RPC works really quite well! there are frameworks for forwards- and backwards-compatible RPC; types and APIs are shared across languages; and interop for a new language only requires writing bindings between that language and the on-wire format, not solving a handshake problem between all pairs of languages nor dropping down to the C ABI.

the main downside is that it is a lot of work to add to your program. you have to extensively modify your code to fit it into the shape the framework expects, and to keep it performant you sometimes even have to modify the in-memory representation of your data structures so they can live in a contiguous buffer. you can avoid these problems, but only by giving up performance when deserializing (e.g. by parsing JSON at runtime).

you are trapped in a box

all these limitations are because programs are a prison. your data is trapped inside the box that is your program. the commonality between all these limitations is that they require work from the program developer, and without that work you're stuck. even the data that leaves the program has to go through the narrow entrances and exits of the box, and anything that doesn't fit is discarded.

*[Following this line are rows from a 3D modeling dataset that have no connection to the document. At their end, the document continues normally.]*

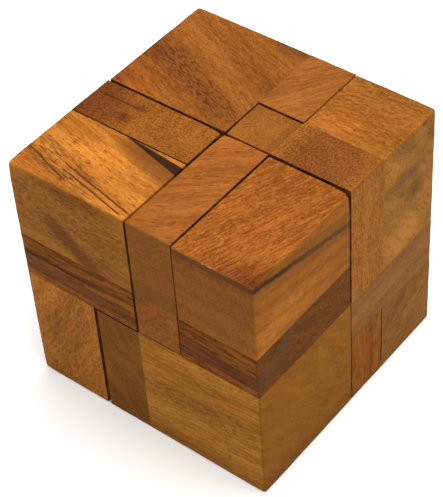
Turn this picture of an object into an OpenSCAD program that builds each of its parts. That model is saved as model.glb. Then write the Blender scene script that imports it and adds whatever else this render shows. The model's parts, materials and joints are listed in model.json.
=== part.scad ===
// Interlocking wooden cube puzzle: seven puzzle pieces, each glued up from square-cut blocks.
// Five planes cut the cube along each of x, y and z, and every block runs from one cut to another.
// Left to right is x, front to back is y, and z is up. All sizes are in millimetres.

/* [Cube] */
// Thickness of the two outer layers of the cube
thick = 23.5; // [18:0.5:32]
// Thickness of the two middle layers of the cube
thin = 14; // [10:0.5:17.5]
// How far the three inner cuts stand off centre along x, y and z
off_centre = [-0.3, 0.7, -0.5]; // [-1:0.1:1]

/* [Fit] */
// Clearance between two puzzle pieces that slide past each other
fit = 0.36; // [0.3:0.02:0.6]
// How far the loosest pieces have settled out of line
settle = 0.24; // [0:0.02:0.26]
// How much too short the low block of the hook was cut
short_cut = 0.4; // [0:0.1:1]

/* [Hidden] */
LAYERS = [0, thick, thick + thin, thick + 2 * thin, 2 * (thick + thin)];
EDGE = LAYERS[4];

// Where the five cuts are along x, y and z: the outer two are the faces of the cube
CUTS = [for (shift = off_centre) [0, LAYERS[1] + shift, LAYERS[2] + shift, LAYERS[3] + shift, EDGE]];

// The way each puzzle piece has settled, in units of settle
SETTLED = [
    ["key", [0, 0, 0]],
    ["cap", [0, -1, -1]],
    ["foot", [0, 0, 0]],
    ["hook", [-1, 0, 0]],
    ["tower", [0, 0, 0]],
    ["lid", [0, 1, 0]],
    ["anchor", [0, 0, 0]],
];

// What is missing from the high faces of a block, along x, y and z
SHORT = [["hook_low_block", [short_cut, 0, 0]]];

// Blocks: name, puzzle piece, then the cuts that it runs from and to along x, y and z
BLOCKS = [
    ["key_bar", "key", [2, 0, 3], [3, 2, 4]],
    ["key_foot", "key", [2, 0, 2], [3, 1, 3]],
    ["cap_block", "cap", [3, 0, 3], [4, 2, 4]],
    ["cap_plate", "cap", [3, 0, 2], [4, 2, 3]],
    ["cap_pin", "cap", [2, 1, 1], [3, 2, 3]],
    ["foot_block", "foot", [2, 0, 0], [4, 1, 2]],
    ["foot_cheek", "foot", [3, 1, 0], [4, 2, 2]],
    ["foot_post", "foot", [1, 0, 0], [2, 1, 2]],
    ["foot_stud", "foot", [1, 1, 1], [2, 2, 2]],
    ["foot_stud_tip", "foot", [1, 1, 2], [2, 2, 3]],
    ["hook_top_block", "hook", [0, 0, 3], [2, 1, 4]],
    ["hook_top_rail", "hook", [0, 1, 3], [2, 2, 4]],
    ["hook_front_rail", "hook", [0, 0, 2], [2, 1, 3]],
    ["hook_side_post", "hook", [0, 1, 0], [1, 2, 3]],
    ["hook_low_block", "hook", [0, 0, 0], [1, 1, 2]],
    ["hook_cross_bar", "hook", [1, 1, 0], [2, 3, 1]],
    ["tower_centre_block", "tower", [2, 2, 3], [3, 3, 4]],
    ["tower_post", "tower", [3, 2, 2], [4, 3, 4]],
    ["tower_top_block", "tower", [3, 3, 2], [4, 4, 4]],
    ["tower_plate", "tower", [2, 2, 1], [4, 4, 2]],
    ["tower_low_post", "tower", [3, 2, 0], [4, 3, 1]],
    ["tower_low_block", "tower", [2, 3, 0], [4, 4, 1]],
    ["tower_locking_bar", "tower", [2, 1, 0], [3, 3, 1]],
    ["lid_slab", "lid", [0, 2, 3], [2, 4, 4]],
    ["lid_side_rail", "lid", [0, 2, 2], [1, 4, 3]],
    ["lid_tenon", "lid", [1, 2, 2], [3, 3, 3]],
    ["lid_end_post", "lid", [2, 3, 2], [3, 4, 4]],
    ["anchor_block", "anchor", [0, 3, 0], [2, 4, 1]],
    ["anchor_side_block", "anchor", [0, 2, 0], [1, 3, 1]],
    ["anchor_plate", "anchor", [0, 2, 1], [2, 4, 2]],
    ["anchor_peg", "anchor", [1, 3, 2], [2, 4, 3]],
];

// One row of a table, by its name
function row(table, name) = [for (entry = table) if (entry[0] == name) entry][0];

// Two blocks reach over the same stretch of an axis
function level(a, b, axis) = a[3][axis] > b[2][axis] && b[3][axis] > a[2][axis];

// The high face of block a lies against the low face of block b
function meets(a, b, axis) =
    a[3][axis] == b[2][axis] && level(a, b, (axis + 1) % 3) && level(a, b, (axis + 2) % 3);

// Blocks against the high face or the low face of a block, in its own puzzle piece or in others
function above(a, axis, own) =
    [for (b = BLOCKS) if (meets(a, b, axis) && (a[1] == b[1]) == own) b];
function below(a, axis, own) =
    [for (b = BLOCKS) if (meets(b, a, axis) && (a[1] == b[1]) == own) b];

// A face that is glued to its own puzzle piece stays on the cut
function high_glued(a, axis) = len(above(a, axis, true)) > 0;
function low_glued(a, axis) = len(below(a, axis, true)) > 0;

// Two free faces share the clearance, and a free face against a glued one gives all of it
function share(glued_faces) = len(glued_faces) > 0 ? fit : fit / 2;
function high_trim(a, axis) =
    let (others = above(a, axis, false))
    high_glued(a, axis) || len(others) == 0 ? 0 : share([for (b = others) if (low_glued(b, axis)) b]);
function low_trim(a, axis) =
    let (others = below(a, axis, false))
    low_glued(a, axis) || len(others) == 0 ? 0 : share([for (b = others) if (high_glued(b, axis)) b]);

// The cube stands on z = 0 with the middle of its base at the origin, settled pieces included
function low_shift(axis) = min([for (entry = SETTLED) entry[1][axis]]) * settle;
function high_shift(axis) = max([for (entry = SETTLED) entry[1][axis]]) * settle;
function middle(axis) = (EDGE + low_shift(axis) + high_shift(axis)) / 2;
ORIGIN = [middle(0), middle(1), 0];

// A block's shortfall, which is nothing for most
function shortfall(name) =
    [for (axis = [0:2]) max([0, for (entry = SHORT) if (entry[0] == name) entry[1][axis]])];

// A square-cut block, in place in the cube
module block(name) {
    a = row(BLOCKS, name);
    low = [for (axis = [0:2]) CUTS[axis][a[2][axis]] + low_trim(a, axis)];
    high = [for (axis = [0:2]) CUTS[axis][a[3][axis]] - high_trim(a, axis)] - shortfall(name);
    translate(low + settle * row(SETTLED, a[1])[1] - ORIGIN)
        cube(high - low);
}

// Key: the small piece that comes out first, straight to the front
module key_bar() {
    color("peru") block("key_bar");
}

module key_foot() {
    color("#8a5a2e") block("key_foot");
}

// Cap: the top right corner, whose pin the key holds down
module cap_block() {
    color("#a85f24") block("cap_block");
}

module cap_plate() {
    color("#6b431f") block("cap_plate");
}

module cap_pin() {
    color("#b0783a") block("cap_pin");
}

// Foot: the bottom right corner, locked by the cap's pin
module foot_block() {
    color("#a9713a") block("foot_block");
}

module foot_cheek() {
    color("#976030") block("foot_cheek");
}

module foot_post() {
    color("#6f4a24") block("foot_post");
}

module foot_stud() {
    color("#b0783a") block("foot_stud");
}

module foot_stud_tip() {
    color("#9c6a34") block("foot_stud_tip");
}

// Hook: the left front side, whose cross bar reaches back under the anchor
module hook_top_block() {
    color("#cd9043") block("hook_top_block");
}

module hook_top_rail() {
    color("#7d5730") block("hook_top_rail");
}

module hook_front_rail() {
    color("#75451f") block("hook_front_rail");
}

module hook_side_post() {
    color("#8c5c2c") block("hook_side_post");
}

module hook_low_block() {
    color("#9f6930") block("hook_low_block");
}

module hook_cross_bar() {
    color("#b0783a") block("hook_cross_bar");
}

// Tower: the back right side, from the table to the top
module tower_centre_block() {
    color("#a3763d") block("tower_centre_block");
}

module tower_post() {
    color("#8a5527") block("tower_post");
}

module tower_top_block() {
    color("#b37c37") block("tower_top_block");
}

module tower_plate() {
    color("#8d6535") block("tower_plate");
}

module tower_low_post() {
    color("#92501f") block("tower_low_post");
}

module tower_low_block() {
    color("#8f6534") block("tower_low_block");
}

module tower_locking_bar() {
    color("#b0783a") block("tower_locking_bar");
}

// Lid: the back left of the top
module lid_slab() {
    color("#a5682f") block("lid_slab");
}

module lid_side_rail() {
    color("#8c5c2c") block("lid_side_rail");
}

module lid_tenon() {
    color("#b0783a") block("lid_tenon");
}

module lid_end_post() {
    color("#b57233") block("lid_end_post");
}

// Anchor: the back left corner that stays on the table while the others come away
module anchor_block() {
    color("#96642f") block("anchor_block");
}

module anchor_side_block() {
    color("#a9743a") block("anchor_side_block");
}

module anchor_plate() {
    color("#7f5428") block("anchor_plate");
}

module anchor_peg() {
    color("#b0783a") block("anchor_peg");
}

key_bar();
key_foot();
cap_block();
cap_plate();
cap_pin();
foot_block();
foot_cheek();
foot_post();
foot_stud();
foot_stud_tip();
hook_top_block();
hook_top_rail();
hook_front_rail();
hook_side_post();
hook_low_block();
hook_cross_bar();
tower_centre_block();
tower_post();
tower_top_block();
tower_plate();
tower_low_post();
tower_low_block();
tower_locking_bar();
lid_slab();
lid_side_rail();
lid_tenon();
lid_end_post();
anchor_block();
anchor_side_block();
anchor_plate();
anchor_peg();
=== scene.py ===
"""The looks of the interlocking wooden cube puzzle: sanded hardwood blocks on a pale studio floor.

Lengths are in millimetres where a name says so, and in metres where Blender needs them.
Places on a block are measured from its low corner: x to the right, y to the back, z up.
"""

import json
import math

import bpy
import numpy as np
from mathutils import Matrix, Vector


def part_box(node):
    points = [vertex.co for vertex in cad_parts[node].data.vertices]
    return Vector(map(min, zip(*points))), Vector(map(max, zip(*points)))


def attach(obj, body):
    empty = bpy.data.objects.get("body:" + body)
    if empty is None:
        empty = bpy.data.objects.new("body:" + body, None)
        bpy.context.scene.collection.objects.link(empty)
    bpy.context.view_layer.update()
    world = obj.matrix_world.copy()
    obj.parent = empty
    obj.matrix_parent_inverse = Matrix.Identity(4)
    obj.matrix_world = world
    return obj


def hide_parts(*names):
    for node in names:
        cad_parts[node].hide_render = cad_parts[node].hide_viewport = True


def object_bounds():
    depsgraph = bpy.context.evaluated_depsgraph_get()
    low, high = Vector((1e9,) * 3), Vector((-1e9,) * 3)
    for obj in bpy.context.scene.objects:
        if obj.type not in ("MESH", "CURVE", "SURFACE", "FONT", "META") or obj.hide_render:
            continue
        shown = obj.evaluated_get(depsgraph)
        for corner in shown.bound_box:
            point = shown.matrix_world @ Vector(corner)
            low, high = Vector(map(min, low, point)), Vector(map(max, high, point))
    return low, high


MM = 0.001

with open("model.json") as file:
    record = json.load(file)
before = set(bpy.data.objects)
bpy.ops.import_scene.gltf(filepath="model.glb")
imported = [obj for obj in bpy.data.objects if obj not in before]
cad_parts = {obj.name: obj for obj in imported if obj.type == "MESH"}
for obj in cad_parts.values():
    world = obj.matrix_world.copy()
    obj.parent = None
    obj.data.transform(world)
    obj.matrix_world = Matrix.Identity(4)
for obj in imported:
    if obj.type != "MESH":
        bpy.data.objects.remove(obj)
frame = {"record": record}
cad_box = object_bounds()
CUBE_LOW, CUBE_HIGH = (np.array(corner) / MM for corner in cad_box)


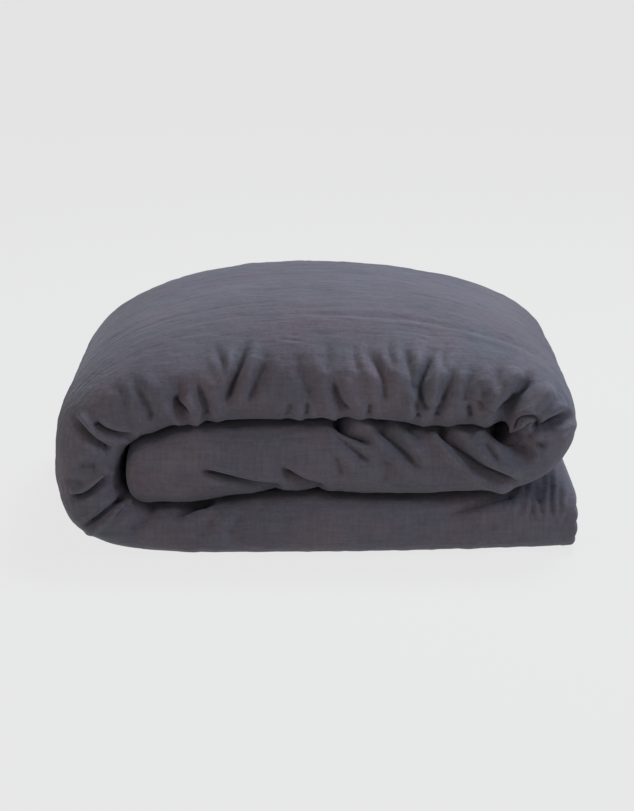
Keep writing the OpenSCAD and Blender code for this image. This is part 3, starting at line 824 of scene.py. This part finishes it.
def quilted_layer(name, outer, inner, run, first, last, low, high):
    """One layer of filling from run number first to last, between two heights in the strip."""
    inside = np.flatnonzero((run >= first) & (run <= last))[::3]
    angle = np.linspace(0, 2 * np.pi, 72, endpoint=False)
    c, s = np.cos(angle), np.sin(angle)
    depth = np.sign(c) * np.abs(c) ** 0.5
    thick = np.sign(s) * np.abs(s) ** 0.55
    step = np.arange(len(inside)) * SPACING * 3
    pinch = 1 - 0.45 * np.abs(np.cos(np.pi * step / CHANNEL)) ** 10
    ends = np.minimum(step, step[-1] - step)
    rounded = np.sqrt(np.clip(1 - (1 - np.clip(ends / 16, 0, 1)) ** 2, 0.02, 1))
    height = (low + high) / 2 + (high - low) / 2 * thick[None] * (pinch * rounded)[:, None] * 0.9
    reach = 172 - 30 * abs(low + high) / 2
    y = reach * depth[None] * (0.9 + 0.1 * rounded)[:, None]
    height = height * (0.86 - 0.10 * (np.abs(y) / reach) ** 3)
    middle, half = (outer[inside] + inner[inside]) / 2, (outer[inside] - inner[inside]) / 2
    grid = np.empty(height.shape + (3,))
    grid[..., 0] = middle[:, :1] + half[:, :1] * height
    grid[..., 1] = y
    grid[..., 2] = middle[:, 1:] + half[:, 1:] * height
    grid += noise(grid, 28, 41)[..., None] * 1.2
    centre = grid.mean(1, keepdims=True)
    grid = np.concatenate([centre[:1] + (grid[:1] - centre[:1]) * 0.02, grid,
                           centre[-1:] + (grid[-1:] - centre[-1:]) * 0.02])
    return grid_object(name, grid, WADDING, False)


def build_filling():
    outer, inner, run = strip_path(SPACING)
    layers = 4
    runs = {"bottom": (0.06, 0.98, False), "crown": (3.0, 3.98, False), "inner": (5.03, 5.97, False)}
    for name, (first, last, bends) in runs.items():
        for layer in range(layers):
            high = 1 - 2 * layer / layers
            piece = quilted_layer(f"wadding_{name}_{layer + 1}", outer, inner, run, first, last,
                                  high - 2 / layers, high)
            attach(piece, "lower" if name == "bottom" else "upper")
            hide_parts(f"{name}_fill_{layer + 1}")
    left = quilted_layer("wadding_left_turn", outer, inner, run, 1.0, 2.98, -0.95, 0.95)
    follow(left, True)
    right = quilted_layer("wadding_right_turn", outer, inner, run, 4.0, 5.0, -0.8, 0.95)
    follow(right, False)
    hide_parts("left_turn_fill_lower", "left_turn_fill_upper")
    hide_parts("right_turn_fill")


# ---------------------------------------------------------------------------------------------
# The long edges at the back: the cover's side seams, and the insert's binding inside them
# ---------------------------------------------------------------------------------------------
EDGE_HEIGHTS = (-0.24, -0.72)   # of the two side edges, between the strip's faces
BACK_ROWS = 60               # rows before the first one in which the edges lie
EDGE_REACH = 30              # an edge line stays this close to the back


def edge_line(points, height, level):
    """The point of each ring at one height of its back, with the way out of the surface there."""
    normal = grid_normals(points)
    line, out = [], []
    for ring in range(len(points)):
        rows = np.arange(-BACK_ROWS, 0) % points.shape[1]
        rows = rows[points[ring, rows, 1] > points[ring, :, 1].max() - EDGE_REACH]
        order = np.argsort(height[ring, rows])
        pick = np.interp(level, height[ring, rows][order], rows[order].astype(float))
        low = int(pick)
        f = pick - low
        high = (low + 1) % points.shape[1]
        line.append(points[ring, low] * (1 - f) + points[ring, high] * f)
        out.append(normal[ring, low])
    return blurred(np.array(line), 2), blurred(np.array(out), 3)


def welt(name, line, out, width, proud, material):
    """A folded strip of cloth sewn along a line, proud of the surface, with its stitches pulled in."""
    forward = np.gradient(line, axis=0)
    forward /= np.linalg.norm(forward, axis=1, keepdims=True)
    out = out - forward * (out * forward).sum(1, keepdims=True)
    out /= np.linalg.norm(out, axis=1, keepdims=True)
    side = np.cross(forward, out)
    angle = np.linspace(0, 2 * np.pi, 10, endpoint=False)
    pulled = 1 + 0.22 * np.sin(np.arange(len(line)) * 2.1)
    c = np.sign(np.cos(angle)) * np.abs(np.cos(angle)) ** 0.7 * width / 2
    d = np.sin(angle) * proud
    grid = (line[:, None] + side[:, None] * c[None, :, None]
            + out[:, None] * (d[None] * pulled[:, None])[..., None])
    return grid_object(name, grid, material, False)


def build_edges(points, height, run, kind, node, material, width, proud):
    """Two welts along each body's part of the strip, in place of the CAD's seams or bindings."""
    first = int(np.argmax(run > FIRST_CUT))
    spans = {"lower": slice(4, first + 1), "upper": slice(first, len(run) - 6)}
    for body, span in spans.items():
        for number, level in enumerate(EDGE_HEIGHTS, 1):
            line, out = edge_line(points[span], height[span], level)
            piece = welt(f"{kind}_{body}_{number}", line, out, width, proud, material)
            follow(piece, body == "lower")
            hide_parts(f"{node}_{body}")


plain_points, cover_points, cover_height, cover_run = shaped_roll()
build_cover(cover_points, cover_run)
build_edges(cover_points, cover_height, cover_run, "side_seam", "side_seams", SEAM,
            4.0, 2.2)
inset_points = softened(plain_points, 4)
inset_points = inset_points - grid_normals(inset_points) * BINDING_INSET
build_edges(inset_points, cover_height, cover_run, "binding", "insert_binding", TAPE,
            6.0, 1.4)
build_ticking(plain_points, cover_run)
build_filling()


# ---------------------------------------------------------------------------------------------
# The CAD pieces inside keep their shapes, and get their own materials
# ---------------------------------------------------------------------------------------------
def node_material(node):
    if "button" in node:
        return BUTTON
    return TAPE if "loops" in node else SEAM


for node, objects in frame["nodes"].items():
    if node.startswith(("cover", "ticking", "side_seams", "insert_binding")) or "fill" in node:
        continue
    for obj in (objects if isinstance(objects, (list, tuple)) else [objects]):
        for slot in obj.material_slots:
            slot.material = node_material(node)
        if not obj.material_slots:
            obj.data.materials.append(node_material(node))


# ---------------------------------------------------------------------------------------------
# Stage, light and camera
# ---------------------------------------------------------------------------------------------
def stage_floor():
    """A round pale floor whose rim curves up into a low backdrop, the same from every side."""
    flat, bend, rise, turns = 8000, 1500, 3500, 96
    line = [(0.5, 0.0), (2000, 0.0), (5000, 0.0), (flat, 0.0)]
    for k in range(1, 13):
        a = math.radians(90 * k / 12)
        line.append((flat + bend * math.sin(a), bend * (1 - math.cos(a))))
    line.append((flat + bend, rise))
    angle = np.linspace(0, 2 * np.pi, turns, endpoint=False)
    rings = np.array([[[r * np.cos(a), r * np.sin(a), z] for a in angle] for r, z in line])
    material, nodes, links, shader = new_material("backdrop_paper", 1.0)
    shader.inputs["Base Color"].default_value = (0.035, 0.035, 0.035, 1)
    shader.inputs["Emission Color"].default_value = (1, 1, 1, 1)
    shader.inputs["Emission Strength"].default_value = 0.76
    shader.inputs["Specular IOR Level"].default_value = 0.0
    floor = grid_object("studio_floor", rings, material, False)
    return floor


def area_light(name, place, target, size, watts, colour):
    data = bpy.data.lights.new(name, "AREA")
    data.shape = "RECTANGLE"
    data.size, data.size_y = size
    data.energy = watts
    data.color = colour
    light = bpy.data.objects.new(name, data)
    bpy.context.scene.collection.objects.link(light)
    light.location = place
    direction = Vector(target) - Vector(place)
    light.rotation_euler = direction.to_track_quat("-Z", "Y").to_euler()
    return light


def world_light(colour, strength):
    world = bpy.data.worlds.new("studio")
    bpy.context.scene.world = world
    world.use_nodes = True
    background = world.node_tree.nodes["Background"]
    background.inputs["Color"].default_value = (*colour, 1)
    background.inputs["Strength"].default_value = strength


VIEW_HEIGHT = 1025.1         # how much of the front plane the view is high
VIEW_MIDDLE = 198.44         # the view's middle above the foot of the front
SENSOR = 24


def make_camera():
    data = bpy.data.cameras.new("camera")
    camera = bpy.data.objects.new("camera", data)
    bpy.context.scene.collection.objects.link(camera)
    forward = Vector((0, math.cos(ELEVATION), -math.sin(ELEVATION)))
    up = Vector((0, math.sin(ELEVATION), math.cos(ELEVATION)))
    target = Vector(LOOK_AT) + up * VIEW_MIDDLE
    camera.location = (target - forward * CAMERA_DISTANCE) * MM
    camera.rotation_euler = forward.to_track_quat("-Z", "Y").to_euler()
    data.sensor_fit = "VERTICAL"
    data.sensor_height = SENSOR
    data.lens = SENSOR * CAMERA_DISTANCE / VIEW_HEIGHT
    data.clip_end = 100
    bpy.context.scene.camera = camera
    return camera


stage_floor()
world_light((0.93, 0.95, 1.0), 0.12)
area_light("top_right", (0.8, 0.7, 2.8), (0, 0, 0.15), (1.2, 1.0), 112, (0.86, 0.93, 1.0))
area_light("front_left", (-1.9, -2.0, 2.5), (0, 0, 0.15), (1.1, 0.9), 30, (1.0, 0.86, 0.74))
area_light("right", (2.2, -1.2, 1.8), (0.2, -0.2, 0.1), (0.8, 0.8), 34, (0.66, 0.80, 1.0))
make_camera()
bpy.context.scene.view_settings.view_transform = "Standard"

some languages try to make the box bigger—interop between Java, Kotlin, and Clojure is comparatively quite easy because they all run on the JVM. but at the end of the day the JVM is another box; getting a non-JVM language to talk to it is hard.

some languages try to make the box extensible—LISPs, and especially Racket, try to make it very easy to build new languages inside the box. but getting non-LISPs inside the box is hard.

some tools try to give you individual features—smalltalk gets you orthogonal persistence; pluto.jl gets you a “terminal of the future”; rustc gets you sub-process incremental builds. but all those features are inside a box.

often, tools don’t even try. vendor lock in, subtle or otherwise, is everywhere around us. tools with this strategy tend to be the largest, since they have both the biggest budget and the greatest incentive to prevent you from switching tools.

and always, always, always, you are at the mercy of the program author.